Starting in the Sixteenth century, European aristocrats built Wunderkammern: collections of exotic objects such as antlers, paintings, weapons, mineral specimens, and mechanical knick-knacks. According to Umberto Eco’s memorable description, in a Wunderkammer “a unicorn’s horn would be found next to the copy of a Greek statue, and, later, among mechanical crèches and wondrous automata, cocks of precious metal that sang, clocks with a procession of little figures that paraded at noon.” These bricolage samplings of the wonders of reality were meant to impress: The more arcane the collection, the greater the power of the collector. The effect can be dizzying, even in our age of one-click ordering and overnight delivery.

The Web doesn’t dictate how we should organize information. As a result, all sorts of structural frameworks have been tried online. One, in particular, has come to dominate our attention over the past decade or so: the stream, an endless sequence of seemingly random curiosities in the form of posts, messages, tweets, memes, events, etc. These morsels are mostly non-sequiturs: One moment it’s a job posting, the next a photograph of a cat, a review of a fountain pen, a visit to an abandoned Soviet monument, a religious chain letter, a supplication to fund somebody’s medical procedure, a poem by Langston Hughes, an optical illusion. The only context they share is the place where you encounter them: Twitter, Facebook, Medium, YouTube, etc. These information environments have become immensely popular; as a result, streams are now central to many people’s experience of the Web. (It’s very likely these words came to your attention via one of them.)

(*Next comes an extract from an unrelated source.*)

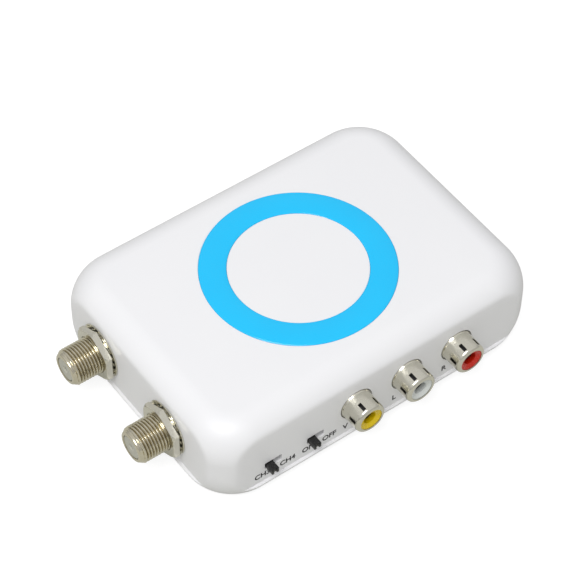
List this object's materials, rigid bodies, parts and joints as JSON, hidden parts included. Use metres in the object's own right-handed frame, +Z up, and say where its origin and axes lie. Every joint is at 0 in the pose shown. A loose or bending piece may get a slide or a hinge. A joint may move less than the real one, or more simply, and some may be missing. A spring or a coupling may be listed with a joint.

From a formal perspective, streams are not new. (Email inboxes, for example, precede the Web.) However, in time they’ve changed both in character and pervasiveness. For one thing, our streams used to be more intentional; we would proactively curate them. (I still use — and prefer — an RSS reader to get my news.) For another, they used to be (mostly) chronological, the expectation being that whatever was demanding your attention was the latest on the subject. (Not the most important, mind you — only the latest.) This has changed. Streams are now increasingly curated and sequenced by algorithms: engines of titillation and outrage designed to keep us engaged (and buying); wondrous automata that assemble mechanical crèches on the fly — just for us — from fragments of our friends’ lives, the news of the day, the latest TV show, celebrity gossip, ephemera. Trifles accreting haphazardly in a cognitive cabinet of curiosities. Expressions of power — but not our own.